Last year, before GM was ready to publicly acknowledge the death of the Chevrolet Bolt, the puzzle pieces pointed so clearly to that outcome that we wrote, “Tell me you’re killing the Bolt without telling me you’re killing the Bolt.” The automaker made it official in April of this year, telling dealers they could order the popular electric hatch until this summer, production ending around Q3. But the solution to one puzzle starts another puzzle, and the new pieces allow us to play the same game with GM from the opposite direction. That is, “Tell us you’re bringing back the Bolt without telling us you’re bringing back the Bolt.”

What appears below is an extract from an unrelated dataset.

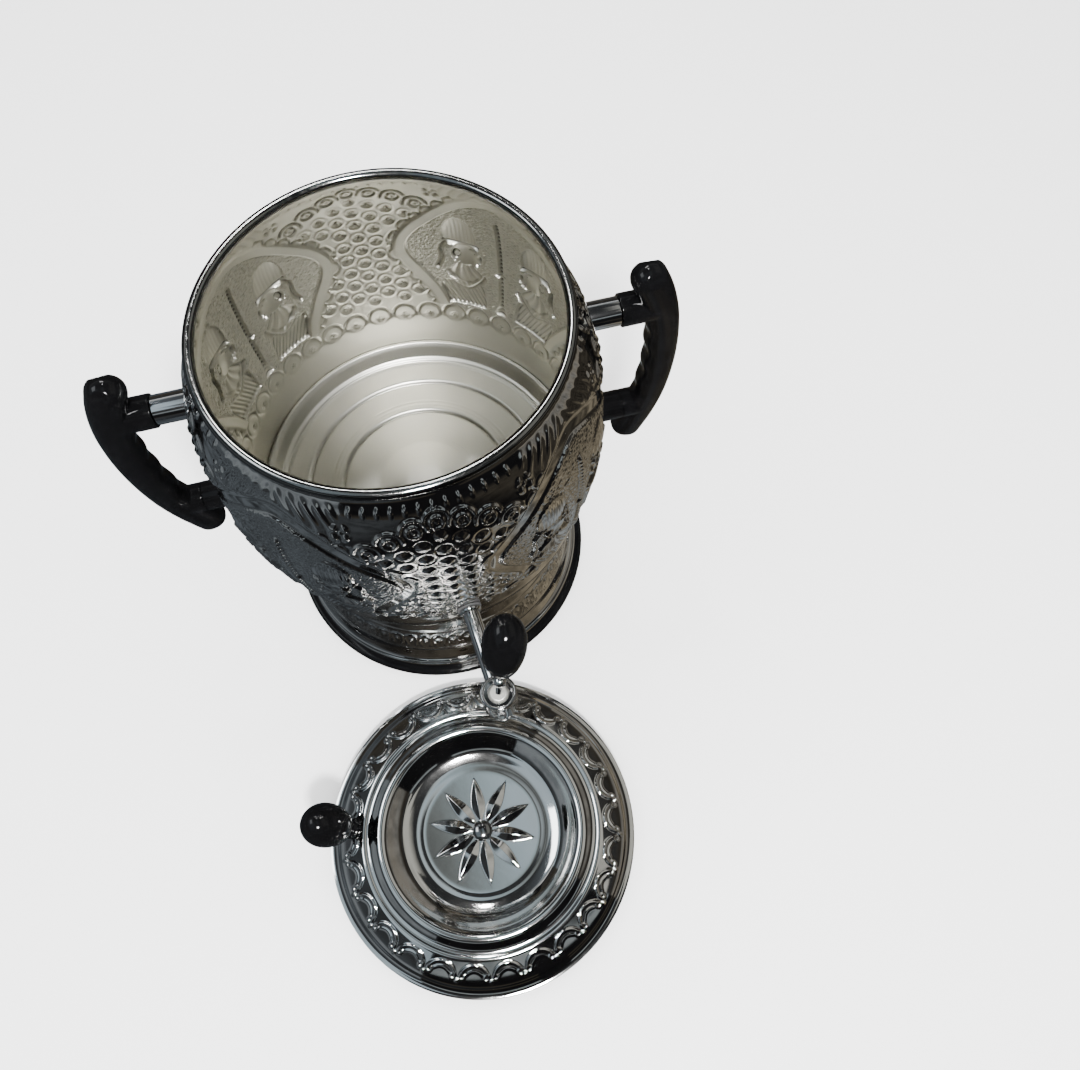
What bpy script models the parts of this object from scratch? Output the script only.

NPR’s Marketplace podcast host Kai Ryssdal stopped by GM’s Warren Technical Center for a chat with GM CEO Mary Barra about the automaker’s EV plans. Nearly ten minutes in, Barra said she’s been driving a Bolt and she loves it. When Ryssdal asked why the company is killing the car, Barra replied: “Because it’s our second-generation technology. The difference between our second generation and third generation, which is Ultium, is a 40% reduction in battery costs. And we’re leveraging the names of our vehicles that are well understood and known in industry. People, you know, who drive an Equinox today will understand what an Equinox EV, what that delivers to them. But, you know, Bolt is something that has built up a lot of loyalty and equity. So I can’t say more because I don’t discuss future product programs, but, you know, it was primarily a move from second generation to third generation. But that’s [an] important vehicle in our portfolio.”
Ryssdal responded the same way we would have, saying, “Nudge nudge, wink wink, I guess.”
Back to that post from last year concerning the Bolt’s end. GM had said there will be a “more affordable EV” under the coming Equinox planned to start at $30,000, leading us to write that an EV positioned beneath the Equinox EV is effectively a Bolt. One of the questions at the time was what would GM call this entry-level EV. No one expected, “Bolt.”
Echoes of the CEO’s comments to Ryssdal can be found in sentiments Chevrolet CMO Steve Majoros shared with Automotive News in April. When Majoros talked about the Bolt giving way to the Equinox EV, he told AN, “Early on, [the Bolt] was conquesting north of 85 percent, which means these were all brand-new people to Chevrolet. And what you find in EVs, there’s a tremendous amount of brand loyalty, but it’s really a propulsion decision. And so if we can bring people in based on the propulsion proposition that they’re looking for, we can do it with a brand that they’re familiar with, with brand names they’re familiar with, that works well for us.”
EV shoppers are familiar with the Bolt name. We think getting a redone Bolt on an Ultium platform, with all the benefits to range, charging, technology, MSRP, and GM’s bottom line that the switch could mean, would be a win for a huge chunk of buyers in the EV marketplace.